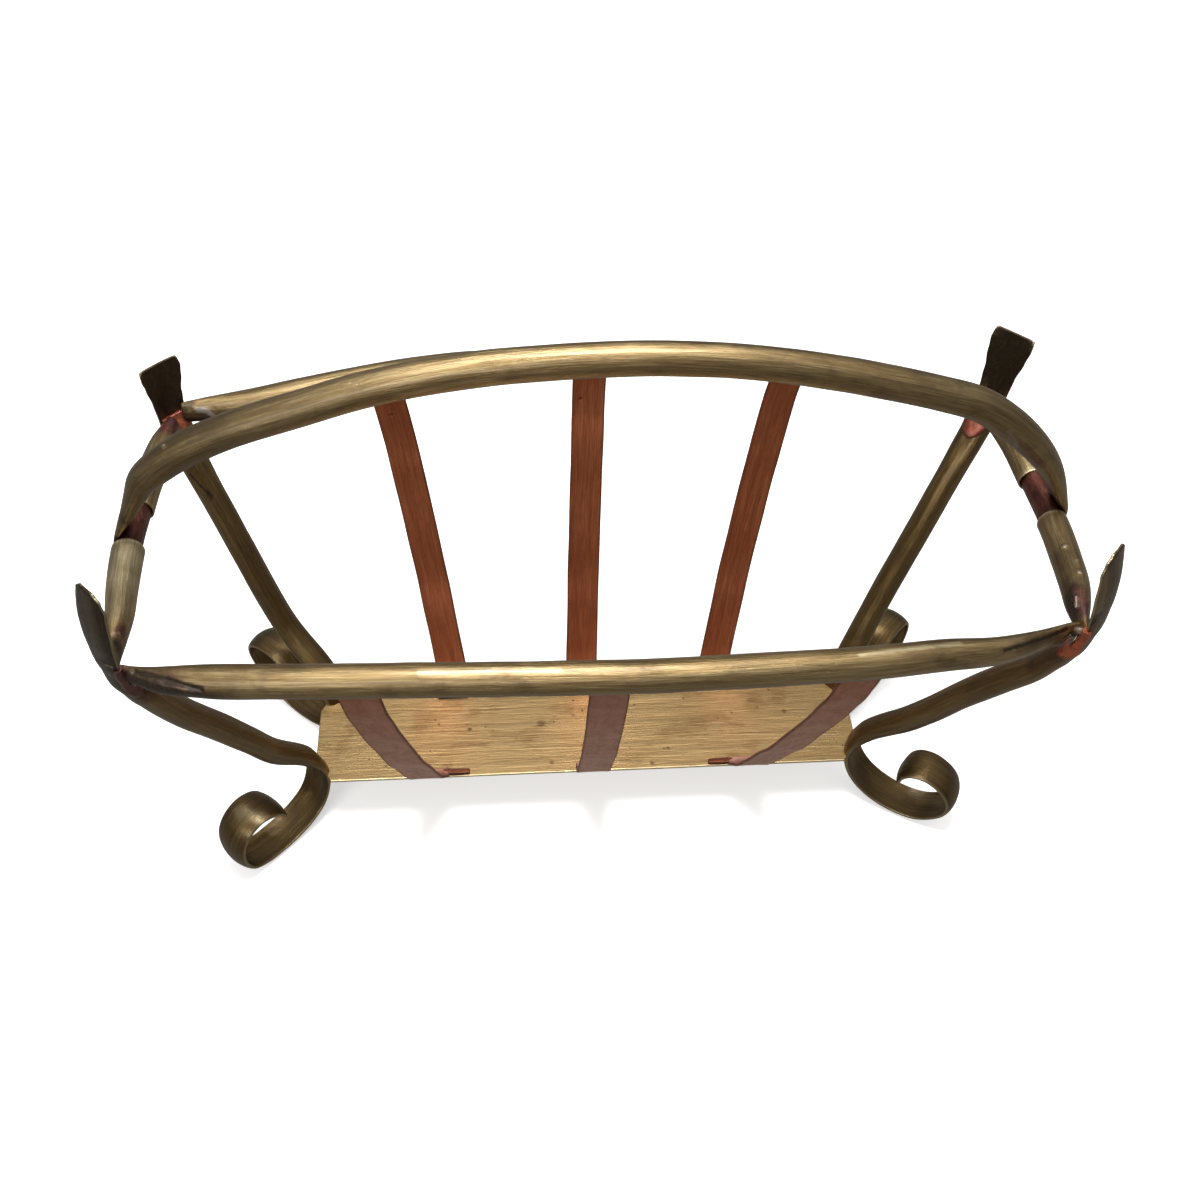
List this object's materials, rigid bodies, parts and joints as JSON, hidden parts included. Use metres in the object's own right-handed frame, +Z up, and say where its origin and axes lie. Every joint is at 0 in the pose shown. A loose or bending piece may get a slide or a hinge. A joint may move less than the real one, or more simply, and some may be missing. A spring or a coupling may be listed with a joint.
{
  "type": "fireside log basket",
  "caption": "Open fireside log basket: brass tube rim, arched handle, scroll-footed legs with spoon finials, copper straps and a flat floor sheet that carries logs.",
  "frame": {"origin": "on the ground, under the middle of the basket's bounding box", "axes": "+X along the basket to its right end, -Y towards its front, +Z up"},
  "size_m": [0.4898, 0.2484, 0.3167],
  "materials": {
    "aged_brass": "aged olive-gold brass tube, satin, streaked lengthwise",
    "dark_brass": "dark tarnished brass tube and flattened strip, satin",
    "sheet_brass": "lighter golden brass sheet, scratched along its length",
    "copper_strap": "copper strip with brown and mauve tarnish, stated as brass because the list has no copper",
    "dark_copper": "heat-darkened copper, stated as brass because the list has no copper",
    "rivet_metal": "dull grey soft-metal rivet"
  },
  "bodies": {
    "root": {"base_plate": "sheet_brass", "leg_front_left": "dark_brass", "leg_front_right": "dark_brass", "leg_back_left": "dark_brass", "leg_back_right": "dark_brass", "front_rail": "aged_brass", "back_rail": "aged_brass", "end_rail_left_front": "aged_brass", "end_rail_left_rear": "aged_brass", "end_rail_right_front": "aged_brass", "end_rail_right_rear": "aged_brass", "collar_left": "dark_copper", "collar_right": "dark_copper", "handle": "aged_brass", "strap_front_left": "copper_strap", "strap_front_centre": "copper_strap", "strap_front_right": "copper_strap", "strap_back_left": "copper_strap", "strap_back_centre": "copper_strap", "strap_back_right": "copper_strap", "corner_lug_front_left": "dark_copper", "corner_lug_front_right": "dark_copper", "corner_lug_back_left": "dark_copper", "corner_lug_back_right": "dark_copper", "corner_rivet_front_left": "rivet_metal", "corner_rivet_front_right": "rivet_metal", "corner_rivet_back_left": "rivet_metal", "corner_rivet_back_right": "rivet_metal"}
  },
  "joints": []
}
__________________________________________________
Which lines contain "bodies"? Show each of them.

List this object's materials, rigid bodies, parts and joints as JSON, hidden parts included. Use metres in the object's own right-handed frame, +Z up, and say where its origin and axes lie. Every joint is at 0 in the pose shown. A loose or bending piece may get a slide or a hinge. A joint may move less than the real one, or more simply, and some may be missing. A spring or a coupling may be listed with a joint.
  "bodies": {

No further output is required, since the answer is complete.